Figure 19. Eigen value and Sine response plot - Mounting method 2

Figure 20. Random response plot - Mounting method 2

Result - Mounting method 3

The fundamental frequency of the OCXO design with mounting method 3 is found at 16 Hz with peak acceleration of 2.5g. Here also like previous designs (Mounting method 1 & 2) after the first peak acceleration which is observed at the first mode, response descends continuously with frequency and the random response also shows the same, reduction in PSD acceleration along frequency with acceptable overall Grms level, refer Figure 21 and Figure 22.

From the response of all the three mounting methods, the design with mounting method 3 shows the best dynamic behavior since the first mode is observed very early at 16Hz having acceptable peak acceleration and overall Grms levels.

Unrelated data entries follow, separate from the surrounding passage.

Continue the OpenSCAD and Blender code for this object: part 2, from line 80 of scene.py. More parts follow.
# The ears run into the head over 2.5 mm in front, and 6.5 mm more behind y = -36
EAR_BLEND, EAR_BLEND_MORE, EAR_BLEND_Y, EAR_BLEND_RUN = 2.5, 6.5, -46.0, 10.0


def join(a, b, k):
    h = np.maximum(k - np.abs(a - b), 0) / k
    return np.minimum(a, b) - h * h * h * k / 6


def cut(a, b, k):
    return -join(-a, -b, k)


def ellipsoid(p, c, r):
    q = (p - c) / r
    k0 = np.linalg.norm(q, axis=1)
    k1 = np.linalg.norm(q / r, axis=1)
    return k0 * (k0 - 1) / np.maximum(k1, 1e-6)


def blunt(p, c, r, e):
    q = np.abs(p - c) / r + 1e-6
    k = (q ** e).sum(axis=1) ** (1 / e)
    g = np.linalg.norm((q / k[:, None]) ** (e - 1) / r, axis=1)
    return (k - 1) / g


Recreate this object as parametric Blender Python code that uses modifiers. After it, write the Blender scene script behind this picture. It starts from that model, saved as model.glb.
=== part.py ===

Figure 21. Eigen value and Sine response plot - Mounting method 3

Figure 22. Random response plot - Mounting method 3

5. Conclusions

The finite element analysis results of all the three design with different mounting methods are tabulated in the Table 5.1.

Table 5.1. Finite Element analysis results

From the above tabulated results it is observed that, the dynamic behavior of OCXO with all the three mounting methods are meeting the basic parameters such as the first fundamental frequency shall fall below 50Hz and continuous decrease in the response after the first mode. Among three mounting methods, mounting method 3 showed the best dynamic behavior. But with the past work and previous experience in the same field, a unit mounting with single isolator on both side may prone to critical vibration modes and in turn failure of the product may not suddenly but definitely in future. Thus, the OCXO design with mounting method 1, which is the next best design chosen and finalized for the fabrication.

The OCXO design with mounting method 1 is then fabricated and tested. The physical test results are well in agreement with the analysis results. The electrical parameter - phase noise is measured less than -125db at 100Hz frequency during vibration, which is acceptable for OCXO to consign the desired precision frequency without any drawbacks.